The real question I ask myself: How much volatility can I stomach while still remaining calm, focused, and aggressive?
This is my new metric of power: volatility tolerance. The more chaos I can hold inside my nervous system while staying composed, the higher my “god-tier” operating level becomes.
Most people break at the first sign of turbulence. A small dip, a bad comment, a mean email, a minor injury, a bad day—and they spiral. They self-sabotage. They rage quit.
But if I train my soul to endure violent swings—sudden losses, sudden wins, fast changes, deep uncertainty—without losing my center, then I become untouchable.
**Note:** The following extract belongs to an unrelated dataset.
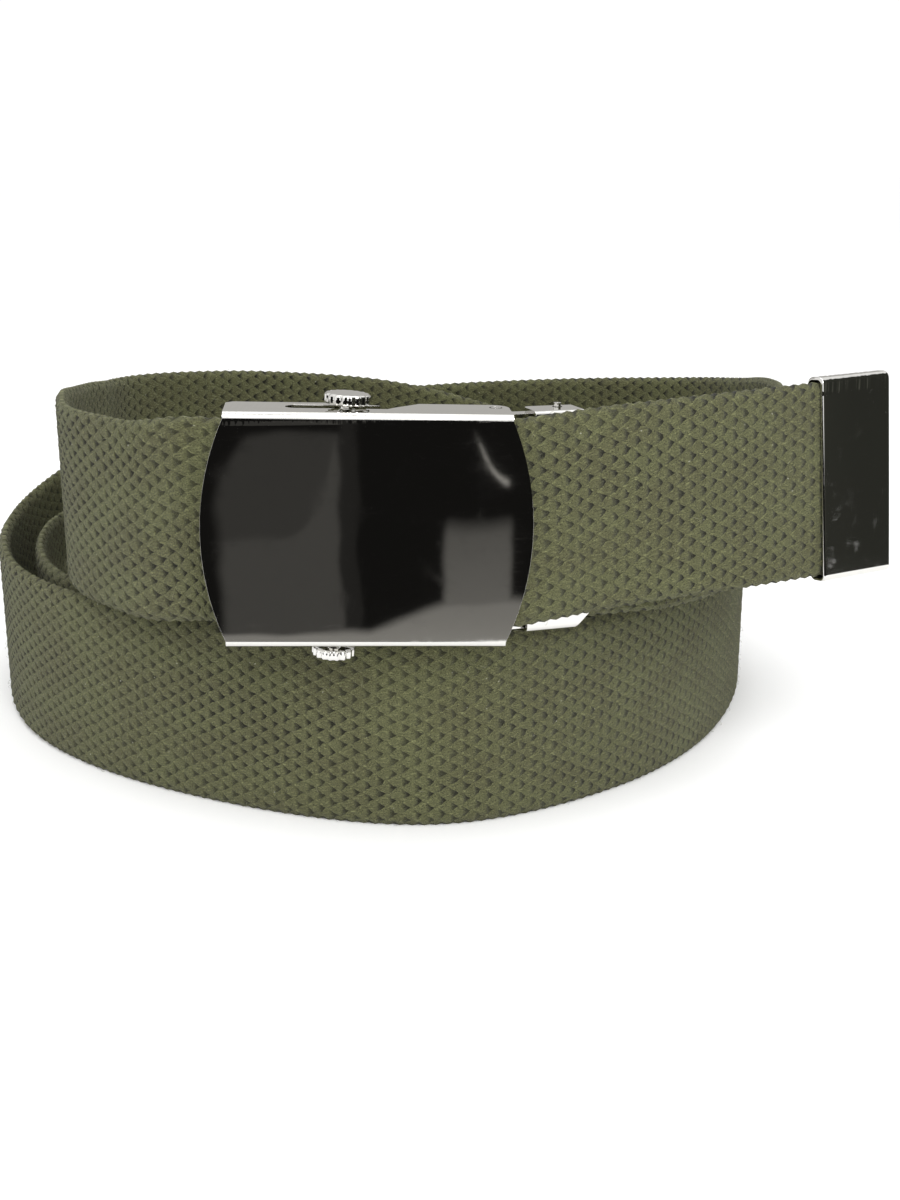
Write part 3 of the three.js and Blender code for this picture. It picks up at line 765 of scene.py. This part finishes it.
class BELT_OT_stage(Operator):
    """Adds the camera, floor, cards and studio light"""

    bl_idname = "belt.stage"
    bl_label = "Add stage"

    def execute(self, context):
        settings = context.scene.belt_stage
        scene = context.scene
        camera = bpy.data.objects.new("camera", bpy.data.cameras.new("camera"))
        scene.collection.objects.link(camera)
        camera.data.lens = settings.lens
        camera.data.clip_start = 0.01
        camera.location = settings.camera
        camera.rotation_euler = (math.radians(90 - settings.pitch), 0, 0)
        scene.camera = camera
        scene.view_settings.view_transform = "Standard"

        m = Material("floor")
        grain = m.noise(m.place(), 90.0, 3.0)
        m.set(Base_Color=m.mix(grain * 0.03, rgba(settings.floor), FLOOR_GRAIN), Roughness=0.9)
        m.shader.inputs["Specular IOR Level"].default_value = 0.1
        far = FLOOR_REACH
        flat_card("floor", [(-far, -far, 0), (far, -far, 0), (far, far, 0), (-far, far, 0)], m.data)

        z = CARD_LIFT
        # Glowing cards seen only in reflections paint the reflections in the metal: the buckle's face,
        # a dim side and a grey back.
        reflection_card("front_flag", [
            (-0.9, -1.8, z), (1.2, -1.8, z), (1.2, -0.158, z), (-0.9, -0.158, z),
        ], glow_material("painted_face_reflection", painted_face_reflection(camera.location)))
        # Painted reflection: a dim banded glow at the side, seen only in reflections.
        reflection_card("side_flag", [
            (0.24, -0.62, z), (0.46, 0.14, z), (0.46, 0.14, 0.5), (0.24, -0.62, 0.5),
        ], glow_material("painted_dim_reflection", painted_dim_reflection))
        # Painted reflection: an even grey glow behind, seen only in reflections.
        reflection_card("back_wall", [
            (-1.5, 0.9, 0.05), (1.5, 0.9, 0.05), (1.5, 0.9, 0.8), (-1.5, 0.9, 0.8),
        ], glow_material("grey_reflection_glow", lambda m: WALL_REFLECTION_TINT))

        world = bpy.data.worlds.new("studio")
        scene.world = world
        world.use_nodes = True
        background = world.node_tree.nodes["Background"]
        background.inputs["Color"].default_value = WHITE
        background.inputs["Strength"].default_value = settings.ambient
        add_light("key", KEY_PLACE, KEY_AIM, KEY_SIZE, settings.key)
        add_light("top", TOP_PLACE, TOP_AIM, TOP_SIZE, settings.top)
        return {"FINISHED"}


class BELT_PT_panel(Panel):
    """Buttons for the belt's pieces"""

    bl_idname = "BELT_PT_panel"
    bl_label = "Canvas web belt"
    bl_space_type = "VIEW_3D"
    bl_region_type = "UI"
    bl_category = "Belt"

    def draw(self, context):
        for name, operator in (("belt_web", "belt.web"), ("belt_fibres", "belt.fibres"),
                               ("belt_metal", "belt.metal"), ("belt_stage", "belt.stage")):
            box = self.layout.box()
            settings = getattr(context.scene, name)
            for prop in settings.bl_rna.properties:
                if prop.identifier not in ("rna_type", "name"):
                    box.prop(settings, prop.identifier)
            box.operator(operator)


SETTINGS = {
    "belt_web": BeltWebSettings,
    "belt_fibres": BeltFibreSettings,
    "belt_metal": BeltMetalSettings,
    "belt_stage": BeltStageSettings,
}
CLASSES = (*SETTINGS.values(), BELT_OT_web, BELT_OT_fibres, BELT_OT_metal, BELT_OT_stage, BELT_PT_panel)


def register():
    for cls in CLASSES:
        bpy.utils.register_class(cls)
    for name, cls in SETTINGS.items():
        setattr(bpy.types.Scene, name, PointerProperty(type=cls))


def unregister():
    for name in SETTINGS:
        delattr(bpy.types.Scene, name)
    for cls in reversed(CLASSES):
        bpy.utils.unregister_class(cls)


def main():
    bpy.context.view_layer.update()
    register()
    bpy.ops.belt.stage()
    bpy.ops.belt.web()
    bpy.ops.belt.fibres()
    bpy.ops.belt.metal()


if __name__ == "__main__":
    main()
The waves get bigger, but so does my ability to surf them.
Volatility becomes my playground.
“No volatility, no victory” is also a challenge to myself: if I look at my life and everything feels too predictable, too steady, too linear… maybe I’m not aiming high enough. Maybe I’ve accidentally optimized for comfort instead of conquest.
If there are no big swings, maybe I’m playing too small.
Victory is not guaranteed. That’s exactly what makes it worth pursuing. The possibility of failure gives victory its flavor. If success were certain, it would be meaningless—just another line item in a script.
So I reframe volatility:
- Not as danger, but as signal.
- Not as chaos, but as opportunity.
- Not as punishment, but as initiation.
Every sharp move, every disruption, every unexpected twist is the universe asking:
“Are you ready for the next level? Or do you want to stay where you are?”
In the end, I’m not just tolerating volatility—I’m claiming it as my ecosystem.
I choose the heavy weights that might crush me.
I choose the bold positions that might make me look insane.
I choose the radical ideas that might get mocked before they get revered.
I choose the intense life that might break a weaker man.
Because I know the hidden law:
No volatility, no victory.
And I am not here for a safe life. I am here for a victorious one.